The Oklahoma Mesonet, a model for other states, won awards from Harvard University and Stockholm for innovation in government enterprise.

Another idea, analyzing the climate from clouds, has been going on at OU since 1990. “Clouds are the No. 1 scientific challenge to climate modeling,” Kimpel said. “We lured Pete Lamb from the University of Illinois. He has $15 million worth of equipment for his atmospheric radiation measurement program.”

Presently, the Oklahoma weather enterprise operates on about $60 million, half of that from the government, Kimpel said. It is being joined by private companies like Weather Decision Technologies, Weathernews and Vieux & Associates. The private companies adapt weather research to produce their own weather products such as short-term, high resolution weather forecasts for other companies and even other countries.

Work is progressing on other big ideas that could produce great change in weather technology, Kimpel said. Dual polarization radar can “map out what’s in the clouds.” And phased array radar now being tested can perform many functions at once and improve detection at lower cost.

Kimpel described a phased array radar as “4,200 baby radars, each sending beams that can be sprayed out in microsecond intervals. It’s a radar with no moving parts, very fast, that collects a lot of data. There’s hope we can make much more rapid forecasts with phased array radar.”

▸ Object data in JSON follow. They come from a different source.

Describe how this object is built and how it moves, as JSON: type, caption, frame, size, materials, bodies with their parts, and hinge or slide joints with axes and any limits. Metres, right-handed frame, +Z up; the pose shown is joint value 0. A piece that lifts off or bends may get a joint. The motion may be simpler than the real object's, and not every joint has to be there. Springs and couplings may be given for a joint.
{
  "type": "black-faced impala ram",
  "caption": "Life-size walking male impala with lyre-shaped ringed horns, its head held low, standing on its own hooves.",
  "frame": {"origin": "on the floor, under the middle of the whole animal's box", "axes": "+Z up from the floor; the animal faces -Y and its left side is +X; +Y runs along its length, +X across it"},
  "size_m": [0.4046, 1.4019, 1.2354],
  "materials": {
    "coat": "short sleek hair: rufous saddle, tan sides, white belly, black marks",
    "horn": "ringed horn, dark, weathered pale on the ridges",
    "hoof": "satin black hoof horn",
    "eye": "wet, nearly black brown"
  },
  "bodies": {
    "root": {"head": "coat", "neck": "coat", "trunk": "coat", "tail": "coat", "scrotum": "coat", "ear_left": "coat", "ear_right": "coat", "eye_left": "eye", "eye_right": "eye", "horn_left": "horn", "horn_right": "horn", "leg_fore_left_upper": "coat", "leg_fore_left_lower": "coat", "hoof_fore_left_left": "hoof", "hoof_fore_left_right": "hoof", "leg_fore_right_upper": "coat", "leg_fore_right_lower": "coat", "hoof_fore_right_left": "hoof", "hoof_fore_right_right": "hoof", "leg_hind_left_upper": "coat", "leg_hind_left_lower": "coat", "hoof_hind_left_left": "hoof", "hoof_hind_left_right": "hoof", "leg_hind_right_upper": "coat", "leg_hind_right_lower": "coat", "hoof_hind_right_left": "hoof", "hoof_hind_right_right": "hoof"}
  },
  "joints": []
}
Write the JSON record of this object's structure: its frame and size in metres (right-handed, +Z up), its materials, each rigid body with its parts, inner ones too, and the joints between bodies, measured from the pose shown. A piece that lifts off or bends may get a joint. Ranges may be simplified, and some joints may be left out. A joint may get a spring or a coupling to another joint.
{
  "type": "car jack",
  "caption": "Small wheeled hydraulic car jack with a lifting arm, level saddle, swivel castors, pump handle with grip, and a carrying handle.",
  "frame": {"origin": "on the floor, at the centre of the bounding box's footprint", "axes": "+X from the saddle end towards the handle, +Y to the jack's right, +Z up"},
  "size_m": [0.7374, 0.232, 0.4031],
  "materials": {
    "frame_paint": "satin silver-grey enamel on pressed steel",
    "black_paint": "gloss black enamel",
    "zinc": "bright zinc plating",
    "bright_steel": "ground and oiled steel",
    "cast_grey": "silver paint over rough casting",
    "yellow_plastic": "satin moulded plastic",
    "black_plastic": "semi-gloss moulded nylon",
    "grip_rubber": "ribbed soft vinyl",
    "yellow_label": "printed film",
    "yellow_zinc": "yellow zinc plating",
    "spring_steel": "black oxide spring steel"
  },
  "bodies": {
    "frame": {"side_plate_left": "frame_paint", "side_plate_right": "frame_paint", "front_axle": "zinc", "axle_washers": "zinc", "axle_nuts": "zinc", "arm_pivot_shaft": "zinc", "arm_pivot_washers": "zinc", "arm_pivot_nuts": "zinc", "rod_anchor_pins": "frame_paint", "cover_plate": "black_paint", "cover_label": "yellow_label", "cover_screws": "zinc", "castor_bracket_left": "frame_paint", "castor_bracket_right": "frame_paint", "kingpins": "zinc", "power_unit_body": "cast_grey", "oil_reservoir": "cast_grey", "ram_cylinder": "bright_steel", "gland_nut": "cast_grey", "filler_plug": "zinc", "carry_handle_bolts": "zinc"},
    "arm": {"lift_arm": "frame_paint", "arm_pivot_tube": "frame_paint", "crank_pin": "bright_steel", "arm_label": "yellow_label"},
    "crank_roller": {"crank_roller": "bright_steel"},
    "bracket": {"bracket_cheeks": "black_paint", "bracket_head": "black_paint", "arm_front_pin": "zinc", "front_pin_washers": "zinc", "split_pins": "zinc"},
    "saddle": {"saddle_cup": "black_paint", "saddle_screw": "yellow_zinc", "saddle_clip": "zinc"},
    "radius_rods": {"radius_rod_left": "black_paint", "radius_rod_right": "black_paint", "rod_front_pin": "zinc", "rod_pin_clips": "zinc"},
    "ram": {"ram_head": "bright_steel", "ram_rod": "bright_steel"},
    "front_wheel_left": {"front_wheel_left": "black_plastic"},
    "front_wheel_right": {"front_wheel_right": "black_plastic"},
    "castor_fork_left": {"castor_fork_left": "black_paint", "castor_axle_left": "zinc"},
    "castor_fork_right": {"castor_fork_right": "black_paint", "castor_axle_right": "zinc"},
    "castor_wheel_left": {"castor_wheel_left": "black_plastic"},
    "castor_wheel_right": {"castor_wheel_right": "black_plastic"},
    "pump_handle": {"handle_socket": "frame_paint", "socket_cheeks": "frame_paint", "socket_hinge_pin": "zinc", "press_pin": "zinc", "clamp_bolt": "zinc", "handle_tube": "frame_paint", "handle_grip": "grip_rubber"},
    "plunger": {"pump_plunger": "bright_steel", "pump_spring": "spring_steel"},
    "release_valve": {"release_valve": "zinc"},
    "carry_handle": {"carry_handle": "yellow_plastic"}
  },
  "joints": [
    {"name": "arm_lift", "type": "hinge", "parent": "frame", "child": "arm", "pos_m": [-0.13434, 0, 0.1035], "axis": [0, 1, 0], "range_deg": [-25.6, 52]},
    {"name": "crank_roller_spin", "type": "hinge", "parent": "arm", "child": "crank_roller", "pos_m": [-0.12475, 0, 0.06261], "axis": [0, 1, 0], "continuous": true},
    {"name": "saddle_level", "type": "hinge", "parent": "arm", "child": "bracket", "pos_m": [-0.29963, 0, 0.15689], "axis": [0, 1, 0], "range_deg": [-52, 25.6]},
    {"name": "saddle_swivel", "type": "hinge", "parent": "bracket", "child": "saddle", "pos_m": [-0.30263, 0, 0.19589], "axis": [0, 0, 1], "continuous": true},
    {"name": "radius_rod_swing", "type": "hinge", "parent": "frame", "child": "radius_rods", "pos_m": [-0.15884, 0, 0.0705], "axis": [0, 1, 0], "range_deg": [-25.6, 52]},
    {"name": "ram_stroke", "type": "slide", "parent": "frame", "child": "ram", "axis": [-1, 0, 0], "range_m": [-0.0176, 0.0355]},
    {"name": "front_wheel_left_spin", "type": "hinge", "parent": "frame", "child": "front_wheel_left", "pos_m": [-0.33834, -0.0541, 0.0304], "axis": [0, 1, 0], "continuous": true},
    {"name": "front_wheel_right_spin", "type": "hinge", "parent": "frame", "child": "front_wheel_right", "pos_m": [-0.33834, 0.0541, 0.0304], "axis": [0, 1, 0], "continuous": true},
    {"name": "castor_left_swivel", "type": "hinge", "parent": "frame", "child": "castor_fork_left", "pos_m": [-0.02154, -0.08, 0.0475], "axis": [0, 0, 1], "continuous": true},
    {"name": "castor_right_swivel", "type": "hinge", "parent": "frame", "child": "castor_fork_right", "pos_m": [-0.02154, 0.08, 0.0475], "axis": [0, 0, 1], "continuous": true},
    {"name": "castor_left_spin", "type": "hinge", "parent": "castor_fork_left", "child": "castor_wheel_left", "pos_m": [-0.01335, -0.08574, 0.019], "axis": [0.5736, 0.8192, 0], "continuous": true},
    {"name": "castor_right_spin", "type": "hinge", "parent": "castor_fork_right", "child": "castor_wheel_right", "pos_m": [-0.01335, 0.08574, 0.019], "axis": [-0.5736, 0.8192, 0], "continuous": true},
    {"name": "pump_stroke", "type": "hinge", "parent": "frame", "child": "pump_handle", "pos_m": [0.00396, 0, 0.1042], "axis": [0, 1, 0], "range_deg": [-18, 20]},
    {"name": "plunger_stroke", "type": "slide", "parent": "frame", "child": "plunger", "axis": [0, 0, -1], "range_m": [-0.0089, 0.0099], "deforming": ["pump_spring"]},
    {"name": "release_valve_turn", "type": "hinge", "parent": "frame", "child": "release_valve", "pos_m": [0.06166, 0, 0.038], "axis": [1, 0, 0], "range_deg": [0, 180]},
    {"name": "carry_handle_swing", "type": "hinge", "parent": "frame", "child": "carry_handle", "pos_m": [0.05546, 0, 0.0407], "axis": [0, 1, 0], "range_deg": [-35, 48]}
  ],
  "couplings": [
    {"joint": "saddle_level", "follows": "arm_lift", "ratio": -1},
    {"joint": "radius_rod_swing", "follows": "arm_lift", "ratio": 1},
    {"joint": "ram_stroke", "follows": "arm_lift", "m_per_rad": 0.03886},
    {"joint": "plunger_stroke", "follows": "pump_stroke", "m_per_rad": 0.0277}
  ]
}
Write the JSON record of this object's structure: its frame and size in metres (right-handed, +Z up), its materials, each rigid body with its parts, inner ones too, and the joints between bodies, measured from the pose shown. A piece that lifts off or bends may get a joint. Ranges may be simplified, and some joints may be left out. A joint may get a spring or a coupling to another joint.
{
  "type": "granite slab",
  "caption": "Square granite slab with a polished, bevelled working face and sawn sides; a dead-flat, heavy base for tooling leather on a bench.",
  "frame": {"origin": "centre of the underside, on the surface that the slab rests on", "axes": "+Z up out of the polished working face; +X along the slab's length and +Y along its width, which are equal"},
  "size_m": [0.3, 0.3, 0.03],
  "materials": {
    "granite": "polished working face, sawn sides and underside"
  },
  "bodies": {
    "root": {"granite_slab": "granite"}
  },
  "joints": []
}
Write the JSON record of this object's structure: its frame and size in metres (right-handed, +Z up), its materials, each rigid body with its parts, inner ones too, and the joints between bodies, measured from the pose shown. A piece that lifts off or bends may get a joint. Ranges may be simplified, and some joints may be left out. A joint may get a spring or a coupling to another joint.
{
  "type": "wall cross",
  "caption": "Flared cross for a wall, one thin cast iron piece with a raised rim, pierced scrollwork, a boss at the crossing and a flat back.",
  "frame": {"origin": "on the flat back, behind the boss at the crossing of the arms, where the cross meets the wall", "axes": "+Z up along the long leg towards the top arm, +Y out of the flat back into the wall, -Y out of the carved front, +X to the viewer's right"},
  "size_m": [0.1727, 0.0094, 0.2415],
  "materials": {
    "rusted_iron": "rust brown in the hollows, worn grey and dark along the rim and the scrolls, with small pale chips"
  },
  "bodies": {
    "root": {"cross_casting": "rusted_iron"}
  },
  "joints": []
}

By 2020, the cost to replace and maintain 506 radar managed by the Federal Aviation Administration and the National Oceanic and Atmospheric Administration (NOAA) will reach $350 billion, Kimpel said. “What if we could merge them into one system? The problem with big radar is that the earth curves away from the radar beam. The solution? Cheap, baby phased array radars on every cell phone tower in the country. We’d have the surface of the earth covered.”

The phased array radar would be less costly and handle multiple functions such as scanning for weather, tracking aircraft and homeland security functions, he said. “It could save the country billions of dollars.”

Kimpel said new technology will bring the cost of radar down from the present $7.5 million for one NEXRAD radar unit. He said the country’s 506 NEXRAD radars could be replaced with 300 phased array radar at $10 million apiece. With no moving parts, the more effective radar would cost far less to maintain, he said. “Over the life cycle (of the new radar) there would be a savings in maintenance of up to $2 billion. Reliability would increase from the present 90-95 percent to 99 percent.”

Over the next 10 years, Oklahoma will need manufacturing capabilities and technical talent to produce these big ideas, Kimpel said. Besides computer scientists to handle massive data, civil engineers for hydrological mapping, meteorologists for weather modeling and private sector companies, the weather center will need political support, he said.

“To move the National Weather Service forecast office from Will Rogers Airport to Norman took five years because it was in two Congressional districts,”

Kimpel said. And establishing the NEXRAD radar network “took a big political fight.”
            The science of weather has come a long way since the first tornado forecast was issued at Tinker Air Force Base in 1948, Kimpel said. He predicted much faster progress in the decade ahead.

            “We have five years to get ready and another five years to do the work. It will spread across the globe and we can be part of it.”